4 reasons you might change the subject with your horse or move on too quickly.
Fear: The task makes you nervous, or it makes your horse nervous. You're not sure if you can safely navigate the hazards and you feel it's simply smarter to move onto something else. But this tactic inadvertently teaches two horrible outcomes. Your horse becomes aware that you back off and make life easy when he or she acts up. Next time it will be even harder to approach this subject. The other is you. You become uncertain about your own capabilities and you become what we call an "avoid-aholic." The only thing you must not do when you feel fear, is change the subject. Don't do something unrelated to what's causing the fear. Instead break things down to smaller chunks and be willing to take longer training sessions to get past the problems.
Frustration: The task seems too big and too hard. Nothing is going as imagined, therefore... move on. Except that's exactly why you shouldn't move on. Have you ever heard the phrase, "end on a good note?" Well... what does "a good note" mean to you? To me, a good note is an "A" or "B" score. Not a "D" or "F." If a goal is too big then cut the goal in half and find a way to get a great score on a simple aspect of that overwhelming subject, but don't change the subject until you've made noticeable progress.
Bored: You feel your horse is the kind of horse that gets bored easily so you don't like to spend any length of time improving one single subject. Instead you like to dance around from game to game and your horse never really gets better at anything. From experience, you know that if you get your horse to give you what you want once, you shouldn't ask again because that will bore him and make him resent you. The problem is, you've taught him to be a "one and done horse." You've avoided repetition because it bores him or it bores you. Either way, you've created a situation where you can't do things three times, or even twice, and now you have to make special plans for every activity to make sure your horse is always entertained and never bored. But what you're missing is a simple truth that boredom is like fear and frustration. It's a negative emotion that shouldn't be skirted. It should be addressed. When you're horse is bored, don't entertain him every time by changing subjects. Instead, teach him how to deal with his boredom and be okay with repetition and rewards within the same subject matter.

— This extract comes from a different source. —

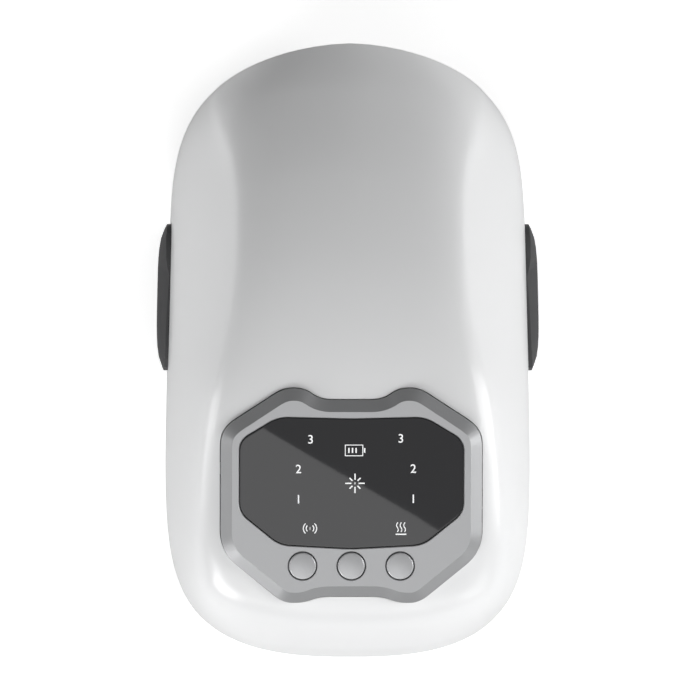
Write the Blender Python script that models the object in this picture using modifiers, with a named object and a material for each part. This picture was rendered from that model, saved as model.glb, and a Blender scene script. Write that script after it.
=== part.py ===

Confused: Your horse is not doing what you want and you're not sure you're asking right. So instead of persisting with your best guess, you decide to change topics and move onto something you do know. It seems logical but, ironically, it's the most counterproductive measure you can make. Let's take lunging or circle games as an example. Let's say you want your horse to canter, but you feel you're asking wrong and getting nowhere. So you quit and change subjects, but what you should really do is break the goal in half even tenths, if you must, and keep using those same lesser tools and techniques. You might not get your canter but what you do get is a "yes" answer from your horse when you ask. If you break cantering on a circle down to a tenth goal, all you really need is for your horse to speed up when you ask. If he says yes, that's fantastic. That's something you can work with tomorrow after you do some research about tools and techniques. But if he says no, and he won't even take a faster step when you ask, then you give up and change subjects... that's called "ending on a bad note." It's not about the canter, it's about the question and answer process. If you make the question smaller but keep it related before you move on, you can start to get some yes answers and end on a positive note for that day.
Don't like drilling: This is a bit more about you than your horse. You find it hard to focus. It's true that you might think it's hard on the horse to repetitively practice the same game until you ace the tests, but what' really going on under the surface is you don't like tests. You like variety. If this is true, you may never experience the variety that progressive precision offers. You may never experience tempi-flying lead changes, spins, piaffe, slide stops, and more because you struggle to value repetition. However, if you just double up on the rewards, repetition can be super fun and very enlightening for both you and your horse. Whatever you do, do it a little bit longer. Do it daily, and mark your progress. You'll be amazed at what's possible in ten sessions or more on the exact same subject.
Socrates said "There is no learning without remembering." citation. To remember you must practice, then test to see if your practice is done. The best test in the world is to see if you get an "A" score on any subject matter. We use that model in school. Let's use it in horsemanship. If you aced a test in high school, even if it happened decades ago, you will more than likely ace that same test today after a short warm-up. This is why schoolmaster horses are so valuable. They don't require a master to perfectly navigate every weight and balance with leg cues and rein cues. You simply ask and they respond happily. They know there job because a great trainer helped them remember their job, in part by never changing subjects on a bad note. It's fine to have multiple subjects on which to learn and grow, but the timing of changing subjects has as much to do with learning as the subject itself.
Here's my challenge to you: When you feel bored or feel your horse is bored, when you feel afraid for you or your horse when you feel frustrated or your horse feels frustrated, when you feel confused or your horse feels confused, hang in there a bit longer and get a passing score on a simple test related to that same subject... then move on. But be sure to come back to subject again on the same day and the day after that until you start getting "B" and "A" scores regularly. Only then will you grasp Socrates' formula for learning and become a master in the subject of your choosing.